Scope 3 is the most complex—and typically the largest—part of your footprint. It includes upstream and downstream emissions from suppliers, travel, waste, products, and more.

Below are the key document categories:

Category 1: Purchased Goods & Services

7. Supplier Invoices & Purchase Orders

You’ll need:

Total spend

Supplier names

Product/service categories

Quantities (if available)

These help estimate emissions using spend-based or activity-based factors.

Optional (higher quality)

Supplier carbon footprint reports

Environmental Product Declarations (EPDs)

Category 2: Capital Goods

8. Capital Expenditure (CAPEX) Records

Includes invoices for:

Machinery

IT equipment

Furniture

Buildings or fitouts

CAPEX often carries significant embodied carbon.

Category 3 & 4: Fuel- & Energy-Related Activities

9. Historical Utility Bills

Electricity and gas bills are used again here to estimate upstream emissions.
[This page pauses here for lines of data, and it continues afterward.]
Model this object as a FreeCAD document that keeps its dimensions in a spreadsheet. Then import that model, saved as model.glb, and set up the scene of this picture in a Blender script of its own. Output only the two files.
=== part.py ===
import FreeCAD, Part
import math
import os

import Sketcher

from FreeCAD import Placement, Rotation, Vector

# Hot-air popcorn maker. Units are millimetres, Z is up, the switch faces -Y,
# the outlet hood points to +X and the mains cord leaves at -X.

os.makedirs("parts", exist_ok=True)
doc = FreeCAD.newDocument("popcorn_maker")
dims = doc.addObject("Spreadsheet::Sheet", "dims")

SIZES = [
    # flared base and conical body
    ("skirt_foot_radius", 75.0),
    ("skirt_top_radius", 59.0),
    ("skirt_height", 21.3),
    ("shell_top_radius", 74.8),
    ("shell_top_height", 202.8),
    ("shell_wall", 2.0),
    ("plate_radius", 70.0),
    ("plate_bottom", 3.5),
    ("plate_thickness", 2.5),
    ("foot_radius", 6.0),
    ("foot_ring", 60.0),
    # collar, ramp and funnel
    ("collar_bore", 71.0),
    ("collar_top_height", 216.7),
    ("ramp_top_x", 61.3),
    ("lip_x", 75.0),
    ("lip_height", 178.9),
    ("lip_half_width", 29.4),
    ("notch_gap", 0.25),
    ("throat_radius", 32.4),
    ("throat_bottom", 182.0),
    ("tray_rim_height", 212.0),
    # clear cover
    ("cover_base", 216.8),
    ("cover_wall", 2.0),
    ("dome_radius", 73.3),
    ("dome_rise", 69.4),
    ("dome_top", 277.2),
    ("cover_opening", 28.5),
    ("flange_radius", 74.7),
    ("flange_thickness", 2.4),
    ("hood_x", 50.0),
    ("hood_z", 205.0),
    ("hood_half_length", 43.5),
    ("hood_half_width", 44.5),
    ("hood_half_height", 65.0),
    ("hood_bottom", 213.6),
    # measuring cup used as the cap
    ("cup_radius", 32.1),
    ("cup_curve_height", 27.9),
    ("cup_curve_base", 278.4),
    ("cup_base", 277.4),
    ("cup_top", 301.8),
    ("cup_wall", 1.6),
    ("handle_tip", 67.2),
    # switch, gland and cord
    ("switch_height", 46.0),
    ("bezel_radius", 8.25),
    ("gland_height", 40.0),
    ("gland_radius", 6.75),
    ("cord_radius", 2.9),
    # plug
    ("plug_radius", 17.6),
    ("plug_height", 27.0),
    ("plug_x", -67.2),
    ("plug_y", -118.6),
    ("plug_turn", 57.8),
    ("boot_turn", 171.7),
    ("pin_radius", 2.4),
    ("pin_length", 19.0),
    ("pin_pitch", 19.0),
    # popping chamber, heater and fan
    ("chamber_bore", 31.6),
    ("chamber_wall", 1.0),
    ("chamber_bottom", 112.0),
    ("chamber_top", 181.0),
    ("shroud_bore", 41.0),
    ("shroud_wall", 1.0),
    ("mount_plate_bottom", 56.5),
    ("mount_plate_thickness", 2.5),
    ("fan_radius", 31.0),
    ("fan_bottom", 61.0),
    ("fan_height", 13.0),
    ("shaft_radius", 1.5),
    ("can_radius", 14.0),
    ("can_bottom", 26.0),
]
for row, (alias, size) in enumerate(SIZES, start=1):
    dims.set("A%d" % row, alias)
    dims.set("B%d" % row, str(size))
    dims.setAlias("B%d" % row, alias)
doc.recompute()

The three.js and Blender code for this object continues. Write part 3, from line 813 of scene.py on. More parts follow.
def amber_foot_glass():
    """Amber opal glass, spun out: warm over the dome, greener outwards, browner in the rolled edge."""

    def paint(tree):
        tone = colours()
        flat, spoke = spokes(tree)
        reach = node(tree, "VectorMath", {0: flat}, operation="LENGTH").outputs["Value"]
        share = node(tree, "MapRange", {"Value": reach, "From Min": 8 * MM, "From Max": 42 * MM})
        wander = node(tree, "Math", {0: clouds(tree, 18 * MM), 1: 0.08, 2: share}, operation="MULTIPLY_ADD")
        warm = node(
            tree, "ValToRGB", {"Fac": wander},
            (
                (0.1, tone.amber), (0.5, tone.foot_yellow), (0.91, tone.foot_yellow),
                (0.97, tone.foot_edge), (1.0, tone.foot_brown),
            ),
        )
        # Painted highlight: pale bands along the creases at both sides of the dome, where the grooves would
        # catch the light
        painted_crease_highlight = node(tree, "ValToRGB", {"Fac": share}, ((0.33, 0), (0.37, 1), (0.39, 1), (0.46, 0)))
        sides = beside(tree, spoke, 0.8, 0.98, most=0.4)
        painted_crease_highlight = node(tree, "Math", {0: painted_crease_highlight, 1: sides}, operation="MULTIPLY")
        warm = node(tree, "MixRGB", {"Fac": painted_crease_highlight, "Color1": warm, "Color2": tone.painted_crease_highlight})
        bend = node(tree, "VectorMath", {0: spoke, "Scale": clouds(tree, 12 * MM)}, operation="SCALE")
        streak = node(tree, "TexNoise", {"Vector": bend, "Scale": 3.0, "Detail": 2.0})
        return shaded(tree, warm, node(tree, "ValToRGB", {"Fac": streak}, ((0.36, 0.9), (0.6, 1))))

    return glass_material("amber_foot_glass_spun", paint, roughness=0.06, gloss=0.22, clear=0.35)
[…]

Category 5: Waste Generated in Operations

10. Waste Transfer Notes & Waste Contractor Reports

These documents include:

Waste type (general, recycling, hazardous)

Tonnes collected

Treatment method (landfill, recycling, incineration)
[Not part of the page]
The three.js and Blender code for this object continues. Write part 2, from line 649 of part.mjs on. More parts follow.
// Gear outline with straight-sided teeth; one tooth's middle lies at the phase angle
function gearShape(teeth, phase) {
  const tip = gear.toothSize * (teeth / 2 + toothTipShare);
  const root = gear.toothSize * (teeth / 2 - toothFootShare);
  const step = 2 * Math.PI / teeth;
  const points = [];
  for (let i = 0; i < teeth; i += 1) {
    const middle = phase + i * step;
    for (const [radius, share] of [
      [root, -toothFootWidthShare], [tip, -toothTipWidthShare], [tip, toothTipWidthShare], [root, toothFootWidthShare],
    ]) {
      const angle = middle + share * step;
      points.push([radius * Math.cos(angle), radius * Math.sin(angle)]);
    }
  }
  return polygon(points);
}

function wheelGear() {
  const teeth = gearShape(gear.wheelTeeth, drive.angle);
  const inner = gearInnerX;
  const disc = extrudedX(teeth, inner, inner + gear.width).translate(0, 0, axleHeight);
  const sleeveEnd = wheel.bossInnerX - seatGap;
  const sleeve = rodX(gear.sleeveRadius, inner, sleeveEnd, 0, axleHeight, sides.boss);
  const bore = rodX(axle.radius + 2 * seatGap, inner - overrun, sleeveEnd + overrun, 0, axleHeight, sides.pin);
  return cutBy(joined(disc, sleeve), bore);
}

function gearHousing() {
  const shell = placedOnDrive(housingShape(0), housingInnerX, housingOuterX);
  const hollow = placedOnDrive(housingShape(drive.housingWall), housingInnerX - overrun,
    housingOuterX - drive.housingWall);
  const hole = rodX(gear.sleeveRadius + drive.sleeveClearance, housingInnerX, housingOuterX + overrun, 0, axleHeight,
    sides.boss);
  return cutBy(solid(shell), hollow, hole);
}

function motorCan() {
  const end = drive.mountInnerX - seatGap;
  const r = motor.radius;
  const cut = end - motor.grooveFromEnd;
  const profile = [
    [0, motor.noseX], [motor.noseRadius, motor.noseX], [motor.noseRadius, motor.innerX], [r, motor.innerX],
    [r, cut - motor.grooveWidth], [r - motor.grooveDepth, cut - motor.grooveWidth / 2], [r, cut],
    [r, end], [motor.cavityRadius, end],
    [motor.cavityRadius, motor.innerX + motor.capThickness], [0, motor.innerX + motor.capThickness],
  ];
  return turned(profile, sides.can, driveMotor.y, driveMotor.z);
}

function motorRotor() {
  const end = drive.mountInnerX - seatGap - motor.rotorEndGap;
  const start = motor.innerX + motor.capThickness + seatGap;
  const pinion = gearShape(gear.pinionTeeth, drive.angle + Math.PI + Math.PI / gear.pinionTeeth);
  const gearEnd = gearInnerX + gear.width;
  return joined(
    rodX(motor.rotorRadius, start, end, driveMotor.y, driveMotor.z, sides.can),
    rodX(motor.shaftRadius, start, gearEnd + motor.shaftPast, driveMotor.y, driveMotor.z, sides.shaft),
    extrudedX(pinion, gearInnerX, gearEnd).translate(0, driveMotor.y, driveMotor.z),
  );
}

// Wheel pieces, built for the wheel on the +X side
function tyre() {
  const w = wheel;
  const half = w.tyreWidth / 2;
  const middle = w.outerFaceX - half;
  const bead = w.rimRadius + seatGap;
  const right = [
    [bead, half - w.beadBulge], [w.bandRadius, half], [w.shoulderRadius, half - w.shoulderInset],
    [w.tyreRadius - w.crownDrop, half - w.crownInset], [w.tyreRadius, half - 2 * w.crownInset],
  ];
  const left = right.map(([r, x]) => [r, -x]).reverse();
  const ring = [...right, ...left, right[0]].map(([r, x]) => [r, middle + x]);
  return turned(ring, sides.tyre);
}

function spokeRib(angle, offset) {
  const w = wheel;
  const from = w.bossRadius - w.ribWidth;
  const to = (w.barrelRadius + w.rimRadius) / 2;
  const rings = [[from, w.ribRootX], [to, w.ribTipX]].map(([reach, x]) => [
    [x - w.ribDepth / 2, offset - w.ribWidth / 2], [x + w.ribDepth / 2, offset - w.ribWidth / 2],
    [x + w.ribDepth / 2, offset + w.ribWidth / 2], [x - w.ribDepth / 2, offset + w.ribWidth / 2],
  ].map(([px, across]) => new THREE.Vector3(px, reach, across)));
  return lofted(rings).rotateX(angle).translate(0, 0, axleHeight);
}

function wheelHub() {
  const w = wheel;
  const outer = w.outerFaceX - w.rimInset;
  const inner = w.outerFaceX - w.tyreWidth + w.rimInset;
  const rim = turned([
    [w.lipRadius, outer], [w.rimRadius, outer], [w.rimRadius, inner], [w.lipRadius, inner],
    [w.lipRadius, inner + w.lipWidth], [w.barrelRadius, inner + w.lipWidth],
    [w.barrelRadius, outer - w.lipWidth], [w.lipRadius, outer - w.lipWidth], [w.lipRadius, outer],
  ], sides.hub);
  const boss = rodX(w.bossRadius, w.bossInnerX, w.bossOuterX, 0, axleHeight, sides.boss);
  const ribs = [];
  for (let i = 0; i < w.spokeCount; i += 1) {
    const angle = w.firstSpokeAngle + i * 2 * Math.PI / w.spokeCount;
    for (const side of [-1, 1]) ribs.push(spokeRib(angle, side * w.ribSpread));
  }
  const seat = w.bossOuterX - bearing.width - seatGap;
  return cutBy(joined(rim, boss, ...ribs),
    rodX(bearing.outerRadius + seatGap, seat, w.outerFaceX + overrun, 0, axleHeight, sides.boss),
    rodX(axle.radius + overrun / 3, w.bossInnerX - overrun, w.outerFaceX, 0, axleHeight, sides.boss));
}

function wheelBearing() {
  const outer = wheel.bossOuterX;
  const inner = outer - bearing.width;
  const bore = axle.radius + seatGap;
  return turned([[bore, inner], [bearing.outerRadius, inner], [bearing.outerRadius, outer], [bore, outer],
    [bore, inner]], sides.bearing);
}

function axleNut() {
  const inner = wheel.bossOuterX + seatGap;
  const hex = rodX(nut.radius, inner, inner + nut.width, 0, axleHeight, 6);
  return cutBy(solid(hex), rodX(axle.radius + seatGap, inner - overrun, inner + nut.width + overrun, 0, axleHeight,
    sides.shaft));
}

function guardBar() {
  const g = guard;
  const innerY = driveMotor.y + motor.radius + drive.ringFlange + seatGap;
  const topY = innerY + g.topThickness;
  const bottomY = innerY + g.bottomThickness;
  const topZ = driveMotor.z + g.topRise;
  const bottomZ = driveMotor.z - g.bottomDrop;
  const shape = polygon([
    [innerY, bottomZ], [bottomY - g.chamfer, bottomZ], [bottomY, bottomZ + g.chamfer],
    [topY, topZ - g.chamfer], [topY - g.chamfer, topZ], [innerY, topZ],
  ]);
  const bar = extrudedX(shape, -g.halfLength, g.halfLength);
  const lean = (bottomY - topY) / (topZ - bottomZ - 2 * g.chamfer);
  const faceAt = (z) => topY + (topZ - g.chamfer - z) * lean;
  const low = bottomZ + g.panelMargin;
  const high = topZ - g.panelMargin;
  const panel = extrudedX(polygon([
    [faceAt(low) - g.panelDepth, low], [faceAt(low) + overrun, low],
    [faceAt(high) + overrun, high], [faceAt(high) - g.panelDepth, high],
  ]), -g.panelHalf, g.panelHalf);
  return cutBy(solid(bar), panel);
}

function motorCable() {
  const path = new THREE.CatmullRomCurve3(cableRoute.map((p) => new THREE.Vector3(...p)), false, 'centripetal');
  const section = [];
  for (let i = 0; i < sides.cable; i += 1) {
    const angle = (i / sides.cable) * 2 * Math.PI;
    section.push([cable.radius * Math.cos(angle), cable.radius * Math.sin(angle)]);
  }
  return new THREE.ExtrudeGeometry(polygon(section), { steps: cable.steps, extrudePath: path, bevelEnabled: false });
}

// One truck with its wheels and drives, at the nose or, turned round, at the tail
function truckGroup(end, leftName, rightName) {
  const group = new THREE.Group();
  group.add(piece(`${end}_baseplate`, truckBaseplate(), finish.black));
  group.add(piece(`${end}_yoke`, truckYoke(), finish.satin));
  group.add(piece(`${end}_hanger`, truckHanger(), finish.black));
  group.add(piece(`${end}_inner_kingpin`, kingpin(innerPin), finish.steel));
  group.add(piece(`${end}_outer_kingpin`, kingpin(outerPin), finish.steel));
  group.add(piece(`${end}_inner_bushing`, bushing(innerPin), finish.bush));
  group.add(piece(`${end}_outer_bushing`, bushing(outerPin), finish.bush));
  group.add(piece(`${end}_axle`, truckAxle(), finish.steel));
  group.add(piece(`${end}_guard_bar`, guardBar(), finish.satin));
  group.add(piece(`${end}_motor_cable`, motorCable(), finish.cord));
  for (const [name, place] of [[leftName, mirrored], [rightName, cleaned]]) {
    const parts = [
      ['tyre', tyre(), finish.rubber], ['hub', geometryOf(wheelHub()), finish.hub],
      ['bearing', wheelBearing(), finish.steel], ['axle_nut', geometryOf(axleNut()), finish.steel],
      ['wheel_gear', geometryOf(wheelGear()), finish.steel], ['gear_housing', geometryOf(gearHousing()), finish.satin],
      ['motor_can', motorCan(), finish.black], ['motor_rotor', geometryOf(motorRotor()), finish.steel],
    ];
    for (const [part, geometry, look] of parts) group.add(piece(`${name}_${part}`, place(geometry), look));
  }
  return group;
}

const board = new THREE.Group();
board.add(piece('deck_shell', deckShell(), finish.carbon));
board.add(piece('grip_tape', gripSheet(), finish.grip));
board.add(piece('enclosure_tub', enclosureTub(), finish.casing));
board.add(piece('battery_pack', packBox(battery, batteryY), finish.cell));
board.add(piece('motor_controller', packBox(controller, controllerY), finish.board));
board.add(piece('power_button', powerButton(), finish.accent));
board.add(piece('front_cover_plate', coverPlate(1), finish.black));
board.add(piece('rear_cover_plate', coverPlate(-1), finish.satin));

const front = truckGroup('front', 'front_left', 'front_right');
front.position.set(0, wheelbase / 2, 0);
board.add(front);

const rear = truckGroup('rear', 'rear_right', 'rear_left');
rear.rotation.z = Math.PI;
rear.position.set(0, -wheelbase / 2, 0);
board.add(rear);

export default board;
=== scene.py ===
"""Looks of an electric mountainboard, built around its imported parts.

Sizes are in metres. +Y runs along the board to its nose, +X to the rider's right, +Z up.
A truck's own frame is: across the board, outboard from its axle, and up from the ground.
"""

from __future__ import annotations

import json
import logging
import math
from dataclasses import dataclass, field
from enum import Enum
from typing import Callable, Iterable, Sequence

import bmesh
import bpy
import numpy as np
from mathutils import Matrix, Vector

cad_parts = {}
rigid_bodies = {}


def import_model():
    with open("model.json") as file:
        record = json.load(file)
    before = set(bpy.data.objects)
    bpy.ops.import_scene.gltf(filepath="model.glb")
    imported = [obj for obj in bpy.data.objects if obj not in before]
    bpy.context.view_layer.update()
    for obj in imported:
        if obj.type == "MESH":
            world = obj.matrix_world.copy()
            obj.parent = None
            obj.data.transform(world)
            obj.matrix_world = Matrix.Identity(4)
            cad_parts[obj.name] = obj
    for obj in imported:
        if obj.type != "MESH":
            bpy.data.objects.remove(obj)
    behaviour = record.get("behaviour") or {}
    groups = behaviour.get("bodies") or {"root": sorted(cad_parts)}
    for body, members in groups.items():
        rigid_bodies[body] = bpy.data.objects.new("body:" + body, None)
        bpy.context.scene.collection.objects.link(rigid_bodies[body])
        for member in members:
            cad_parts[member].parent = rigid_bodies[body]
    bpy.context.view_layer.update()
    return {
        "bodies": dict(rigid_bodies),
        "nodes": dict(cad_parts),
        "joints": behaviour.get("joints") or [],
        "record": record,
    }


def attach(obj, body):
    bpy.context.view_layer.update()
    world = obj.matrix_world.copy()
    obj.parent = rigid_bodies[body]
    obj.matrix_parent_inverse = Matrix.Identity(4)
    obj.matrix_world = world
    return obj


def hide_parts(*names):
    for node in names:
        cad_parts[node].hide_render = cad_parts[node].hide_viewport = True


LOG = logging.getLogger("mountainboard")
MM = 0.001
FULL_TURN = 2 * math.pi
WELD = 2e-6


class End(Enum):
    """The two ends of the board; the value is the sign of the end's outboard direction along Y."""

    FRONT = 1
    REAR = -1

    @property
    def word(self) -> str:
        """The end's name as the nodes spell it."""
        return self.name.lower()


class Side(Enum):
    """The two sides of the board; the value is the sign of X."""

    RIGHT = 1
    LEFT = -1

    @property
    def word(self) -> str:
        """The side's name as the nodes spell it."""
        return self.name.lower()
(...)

This allows for accurate activity-based calculations.

Category 6: Business Travel

11. Travel Booking Reports

From travel management systems or booking platforms:

Flight routes

Rail journeys

Hotel stays

Taxi receipts

If none exist, employee expense claims can be used.
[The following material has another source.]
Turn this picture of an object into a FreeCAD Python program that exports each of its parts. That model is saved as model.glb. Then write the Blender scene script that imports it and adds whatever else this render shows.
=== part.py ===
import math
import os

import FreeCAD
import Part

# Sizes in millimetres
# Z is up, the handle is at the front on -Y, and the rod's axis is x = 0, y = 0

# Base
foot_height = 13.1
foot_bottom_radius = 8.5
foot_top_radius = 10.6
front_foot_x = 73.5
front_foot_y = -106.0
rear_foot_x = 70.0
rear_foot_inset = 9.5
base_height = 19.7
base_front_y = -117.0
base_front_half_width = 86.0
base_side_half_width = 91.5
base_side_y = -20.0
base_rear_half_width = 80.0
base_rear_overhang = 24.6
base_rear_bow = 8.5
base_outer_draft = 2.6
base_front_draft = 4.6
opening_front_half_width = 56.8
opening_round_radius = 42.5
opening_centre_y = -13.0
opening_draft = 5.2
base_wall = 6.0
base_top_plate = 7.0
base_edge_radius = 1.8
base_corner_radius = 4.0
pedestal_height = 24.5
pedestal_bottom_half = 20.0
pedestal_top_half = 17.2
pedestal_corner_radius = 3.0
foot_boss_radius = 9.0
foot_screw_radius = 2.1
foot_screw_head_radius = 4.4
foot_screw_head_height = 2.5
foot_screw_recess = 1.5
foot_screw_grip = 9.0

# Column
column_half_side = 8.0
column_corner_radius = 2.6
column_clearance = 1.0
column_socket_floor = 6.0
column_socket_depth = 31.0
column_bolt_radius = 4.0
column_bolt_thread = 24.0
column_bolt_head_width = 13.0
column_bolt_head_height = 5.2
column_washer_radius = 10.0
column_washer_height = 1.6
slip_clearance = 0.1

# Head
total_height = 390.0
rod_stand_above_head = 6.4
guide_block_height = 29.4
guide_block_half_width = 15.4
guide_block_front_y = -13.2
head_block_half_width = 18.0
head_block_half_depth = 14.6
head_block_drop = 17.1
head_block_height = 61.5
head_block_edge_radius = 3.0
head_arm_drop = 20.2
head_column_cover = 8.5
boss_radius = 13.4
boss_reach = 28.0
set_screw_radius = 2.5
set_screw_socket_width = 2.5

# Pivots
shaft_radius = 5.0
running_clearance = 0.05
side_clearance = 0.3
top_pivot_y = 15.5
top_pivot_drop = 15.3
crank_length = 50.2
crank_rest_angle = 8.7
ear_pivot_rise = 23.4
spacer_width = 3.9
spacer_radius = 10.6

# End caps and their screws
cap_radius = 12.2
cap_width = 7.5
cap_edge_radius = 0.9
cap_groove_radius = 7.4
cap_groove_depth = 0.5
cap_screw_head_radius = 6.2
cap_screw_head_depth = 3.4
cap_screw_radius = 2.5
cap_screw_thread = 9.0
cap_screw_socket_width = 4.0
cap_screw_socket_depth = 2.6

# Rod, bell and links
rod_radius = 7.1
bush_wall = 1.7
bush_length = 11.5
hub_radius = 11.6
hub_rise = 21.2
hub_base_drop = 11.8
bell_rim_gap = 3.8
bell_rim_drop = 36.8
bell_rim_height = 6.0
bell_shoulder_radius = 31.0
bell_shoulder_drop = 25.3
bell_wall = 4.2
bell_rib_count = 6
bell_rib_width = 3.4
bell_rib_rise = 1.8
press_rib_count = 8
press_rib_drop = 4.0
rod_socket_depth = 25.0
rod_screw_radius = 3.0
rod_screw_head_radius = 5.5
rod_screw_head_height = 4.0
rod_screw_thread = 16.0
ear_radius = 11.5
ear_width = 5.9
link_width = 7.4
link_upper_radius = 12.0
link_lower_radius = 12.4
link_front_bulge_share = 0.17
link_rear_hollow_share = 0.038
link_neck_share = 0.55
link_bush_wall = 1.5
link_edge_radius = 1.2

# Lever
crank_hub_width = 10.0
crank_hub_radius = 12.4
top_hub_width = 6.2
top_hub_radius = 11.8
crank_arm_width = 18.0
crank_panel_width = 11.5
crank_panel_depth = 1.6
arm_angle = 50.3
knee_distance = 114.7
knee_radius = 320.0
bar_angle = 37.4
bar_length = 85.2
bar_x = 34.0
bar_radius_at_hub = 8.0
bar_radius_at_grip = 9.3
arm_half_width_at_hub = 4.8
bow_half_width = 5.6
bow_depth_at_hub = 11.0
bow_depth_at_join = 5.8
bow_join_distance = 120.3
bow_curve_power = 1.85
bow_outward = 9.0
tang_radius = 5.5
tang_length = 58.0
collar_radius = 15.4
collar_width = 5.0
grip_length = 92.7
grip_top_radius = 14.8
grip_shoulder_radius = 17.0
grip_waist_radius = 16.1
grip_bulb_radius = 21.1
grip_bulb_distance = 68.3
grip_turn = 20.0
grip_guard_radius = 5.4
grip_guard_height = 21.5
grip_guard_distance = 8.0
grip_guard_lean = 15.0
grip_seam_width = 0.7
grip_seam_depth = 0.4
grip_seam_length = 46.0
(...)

Category 7: Employee Commuting

12. HR Records

You’ll need:

Number of employees

Office locations

Working patterns (hybrid, remote, on-site)

Optional (for greater accuracy):

Employee commuting surveys

Category 8: Upstream Transportation & Distribution

13. Logistics & Freight Invoices

These include:

Weight shipped

Distance

Mode (road, sea, air)

Carrier information

Many carriers can also supply emission reports.

Category 9: Downstream Transportation

Documents are similar to upstream but refer to how your products reach customers.

Category 12: End-of-Life Treatment of Sold Products

14. Product Bill of Materials (BoMs)

You may need:

Material composition

Packaging types

Disposal routes

For manufacturers this is essential; for service businesses optional.

Cross-Cutting Documents

15. Procurement/ERP Data

Your procurement system may hold:

Supplier directories

Annual spend reports

Contract metadata

A goldmine for Scope 3.

16. Financial Statements

Useful for:

Spend-based calculations

Triangulating missing data

Cross-checking completeness

How to Prepare These Documents for Carbon Accounting

To streamline the process:

1. Collect 12 months of data

Carbon footprints are typically produced for a full reporting year.

2. Organise by category

Group documents by:

Energy

Travel

Waste

Procurement

Logistics

3. Request missing information early

Suppliers often take time to respond.

4. Use a standardised template

This prevents back-and-forth and maintains auditability.

5. Upload everything into your carbon accounting platform

Platforms like Emerald Power automate emissions calculations, convert documents into activity data, and produce audit-ready outputs.

Final Thoughts

Knowing what documents you need is the key to calculating a carbon footprint efficiently and accurately. Most businesses already have 70–80% of the required data—the rest can be gathered through suppliers, HR, or travel partners.

FAQ: Documents Needed to Calculate Your Carbon Footprint

1. What are the essential documents I need to start calculating my carbon footprint?

You’ll typically need energy bills, fuel receipts, waste invoices, water bills, and business travel records. Larger businesses may also need procurement data, supplier emissions info, and logistics reports.

2. Do I need data from my suppliers?

If you want to measure Scope 3 emissions, yes. Supplier spend data, procurement logs, and/or supplier-specific emission factors help you quantify the carbon impact of purchased goods and services.

3. Can I calculate my carbon footprint if I don’t have complete records?

Yes—most frameworks allow the use of estimates or proxies when data gaps exist. However, you should work toward improving your data quality each year.

4. What documents do I need for Scope 1 emissions?

You’ll need fuel purchase invoices, gas bills, generator logs, fleet mileage, and any other data related to company-owned combustion.

5. What documents do I need for Scope 2 emissions?

Scope 2 focuses on purchased energy, so gather electricity bills, heating invoices, cooling/steam bills, and any metering data you have.

6. What documents are needed for Scope 3 emissions?

This varies but often includes:

Procurement/spend reports

Employee travel information

Waste invoices

Courier and freight data

Water bills

Supplier-specific emissions documents

7. How far back should my documents go?

A full calendar year is standard. If your company reports on a fiscal year, use the same cycle for consistency.

8. Can accounting software exports be used instead of invoices?

Absolutely. Exporting vendor, spend, or travel data from your accounting system (e.g., Xero, Sage, QuickBooks) is often faster and cleaner than compiling individual documents.

9. Do I need specialist software to manage these documents?

Not mandatory, but tools like Emerald Power streamline data collection, automate calculations, and prepare audit-ready carbon reports for CSRD, B Corp, and GHG Protocol.

10. Are digital copies acceptable?

Yes. PDFs, spreadsheets, and email confirmations are all valid—you don’t need physical documents.